Research
Research
The Boulder Bee Lab focuses on symbiotic relationships in arthropods, disease ecology, and invasive species management, using the honey bee as our model organism.
Current Initiatives:
Arthropod symbiosis: elucidating how dispensable interactions between arthropods and those with other organisms develop, stabilize, and adapt along the transition to symbiosis.
Pollinator Health: assessing the multiple interacting factors leading to the globally observed decline in pollinator health and testing methods to mitigate this decline.
Parasite Behavior: parasitic/parasitoid organisms employ novel methods to live in or on hosts and exploit them for resources. Better understanding of these methods could lead to new means of managing parasites that cause economic or medical injury.

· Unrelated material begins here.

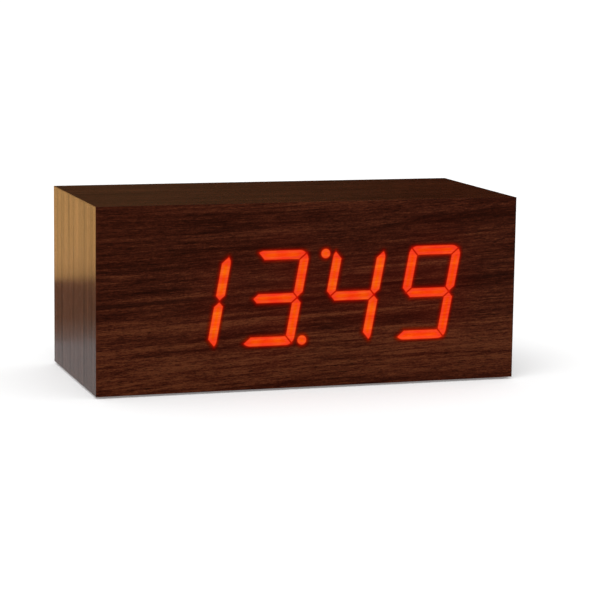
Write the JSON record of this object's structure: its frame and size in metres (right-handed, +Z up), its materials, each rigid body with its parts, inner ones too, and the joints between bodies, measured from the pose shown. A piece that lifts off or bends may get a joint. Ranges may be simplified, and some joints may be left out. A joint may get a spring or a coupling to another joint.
{
  "type": "digital alarm clock",
  "caption": "Wooden block digital alarm clock: slanted red segment figures glow through the dark veneer face; buttons, power inlet and battery box at the back.",
  "frame": {"origin": "on the surface that the foot pads stand on, under the middle of the case", "axes": "+X along the width, to the right as seen from the front; the face looks along -Y; +Z up"},
  "size_m": [0.207, 0.094, 0.089],
  "materials": {
    "fibreboard": "raw medium-density fibreboard, dull",
    "walnut_veneer": "dark reddish-brown walnut veneer, satin lacquer",
    "lit_veneer": "veneer with red-orange light shining through it",
    "pine": "planed softwood, dull",
    "case_screw": "blackened steel",
    "rubber_pad": "matt black rubber foam",
    "black_plastic": "fine-textured black moulding",
    "segment_resin": "milky red-tinted resin",
    "circuit_board": "green solder mask over glass fibre",
    "light_chip": "light-emitting chips",
    "plated_metal": "nickel-plated steel",
    "chip_plastic": "black epoxy package",
    "ribbon_plastic": "grey ribbon insulation",
    "button_plastic": "dark grey button moulding",
    "switch_body": "switch housing",
    "knob_plastic": "off-white slider",
    "brass_pin": "bright brass",
    "cell_jacket": "plain printed foil jacket",
    "lead_plastic": "soft insulation"
  },
  "bodies": {
    "case": {"front_board": "fibreboard", "top_board": "fibreboard", "bottom_board": "fibreboard", "left_board": "fibreboard", "right_board": "fibreboard", "back_board": "fibreboard", "veneer_front": "walnut_veneer", "lit_veneer": "lit_veneer", "veneer_top": "walnut_veneer", "veneer_bottom": "walnut_veneer", "veneer_left": "walnut_veneer", "veneer_right": "walnut_veneer", "veneer_back": "walnut_veneer", "back_edge_bands": "walnut_veneer", "corner_blocks": "pine", "back_screws": "case_screw", "foot_pads": "rubber_pad", "digit_housing_1": "black_plastic", "digit_housing_2": "black_plastic", "digit_housing_3": "black_plastic", "digit_housing_4": "black_plastic", "digit_segments_1": "segment_resin", "digit_segments_2": "segment_resin", "digit_segments_3": "segment_resin", "digit_segments_4": "segment_resin", "digit_boards": "circuit_board", "light_chips": "light_chip", "digit_pins": "plated_metal", "display_board": "circuit_board", "display_driver": "chip_plastic", "display_spacers": "plated_metal", "board_screws": "plated_metal", "ribbon_cable": "ribbon_plastic", "ribbon_sockets": "black_plastic", "control_panel": "black_plastic", "control_board": "circuit_board", "button_switches": "switch_body", "slide_switch": "plated_metal", "power_inlet": "black_plastic", "inlet_pin": "brass_pin", "buzzer": "black_plastic", "microphone": "plated_metal", "microcontroller": "chip_plastic", "crystal": "plated_metal", "coin_cell": "plated_metal", "coin_cell_holder": "black_plastic", "battery_tray": "black_plastic", "battery_cell_1": "cell_jacket", "battery_cell_2": "cell_jacket", "battery_cell_3": "cell_jacket", "battery_cell_4": "cell_jacket", "contact_springs": "plated_metal", "contact_plates": "plated_metal", "battery_leads": "lead_plastic", "flange_screws": "case_screw"},
    "set_button": {"set_button": "button_plastic"},
    "up_button": {"up_button": "button_plastic"},
    "down_button": {"down_button": "button_plastic"},
    "switch_knob": {"switch_knob": "knob_plastic"},
    "battery_door": {"battery_door": "black_plastic"}
  },
  "joints": [
    {"name": "set_button_press", "type": "slide", "parent": "case", "child": "set_button", "axis": [0, -1, 0], "range_m": [0, 0.0006], "stiffness_N_per_m": 800, "springref_m": -0.001},
    {"name": "up_button_press", "type": "slide", "parent": "case", "child": "up_button", "axis": [0, -1, 0], "range_m": [0, 0.0006], "stiffness_N_per_m": 800, "springref_m": -0.001},
    {"name": "down_button_press", "type": "slide", "parent": "case", "child": "down_button", "axis": [0, -1, 0], "range_m": [0, 0.0006], "stiffness_N_per_m": 800, "springref_m": -0.001},
    {"name": "switch_slide", "type": "slide", "parent": "case", "child": "switch_knob", "axis": [1, 0, 0], "range_m": [0, 0.002]},
    {"name": "battery_door_hinge", "type": "hinge", "parent": "case", "child": "battery_door", "pos_m": [-0.048, 0.0449, 0.0219], "axis": [-1, 0, 0], "range_deg": [0, 80]}
  ]
}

Melittophiles and Other non-Apis Hive Associates: deepening our understanding of how hive associates remain in honey bee colonies despite evolutionarily refined instincts of the host to exclude these organisms. Methods such as providing a significant service to the bees, avoiding detection through complex camouflage, or taking advantage of only the weak and unguarded are sparsely studied strategies but may be integral to disrupting negative relations or promoting those that lead to greater colony health.
Honey Bee Resistance/Resilience: deepening knowledge of how the other 11 species of honey bees residing in Southeast Asia, aside from the cosmopolitan Apis mellifera, thrive in the face of the same stress factors and how we can translate those traits to our population of honey bees.